Answer: “B”: ALL arrests, charges, and convictions need thorough evaluations by a lawyer. Even though Juvenile Convictions are not considered “convictions” for immigration purposes, the Supervisor can’t advise Taylor further without knowing more about the facts and circumstances. Too often, we charge juveniles as adults in the USA, so we cannot be sure this shoplifting situation will not be a problem based on the information here..

According to the USCIS: “Typically if an individual only has minor traffic citations with no arrests resulting (i.e. speeding tickets), they will not be required to submit any additional information with the N-400. However, if, during the course of the interview, an adjudications officer determines that there are circumstances that warrant further investigation, (e.g. there is an indication that the applicant has failed to pay fines associated with the citations), the officer may request additional documentation. (e.g. payment, certified police/court documents indicating such).” 

You must submit documentation of traffic incidents if:

  • The incident involved alcohol or drugs;
  • The incident led to an arrest; or
  • The incident seriously injured another person.

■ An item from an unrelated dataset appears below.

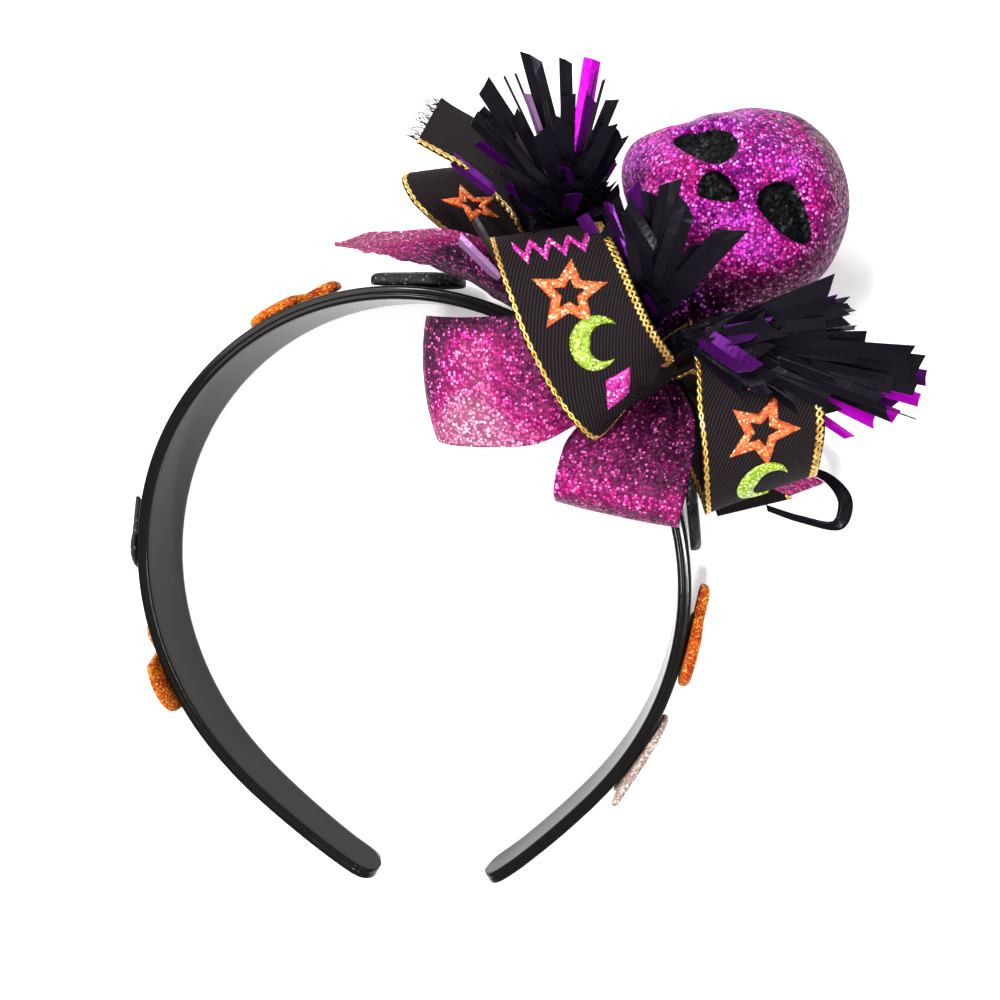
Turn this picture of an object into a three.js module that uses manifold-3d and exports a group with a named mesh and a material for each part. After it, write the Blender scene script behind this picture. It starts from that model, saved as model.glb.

You do not need to submit documentation for traffic fines or incidents that did not involve an arrest or did not involve drugs or alcohol, if the only penalty was a fine of less than $500 or points on your driving record.”

If your only tickets were for parking violations — that is, things like staying too long at a parking meter or parking your car in a red zone — you don’t even need to mention these on Form N-400. But for any violation where you were behind the wheel, or your motor was running, your best bet is to mention it. 

15. Why are these questions still on the citizenship form?

  • A. Because it’s illegal to be a Nazi in America. 
  • B. This is the only way the U.S. can prosecute Nazi war criminals who became naturalized US citizens after WWII.

Answer: “B”: Nazi war criminals can’t be prosecuted in the U.S. under the War Crimes Act because their crimes were committed overseas, the people who committed them were not U.S. citizens at the time, and the victims weren’t U.S. citizens. Instead, they are tried for lying about their Nazi service on their American immigration and citizenship applications, stripped of their citizenship and deported.

The latest and possibly last Nazi war criminal was discovered in 2002. Jakiw Palij was ordered deported in 2004, after losing his citizenship in 2003. Although he had originally been a Ukrainian, he was finally deported to Germany in 2019, where he died at the age of 95.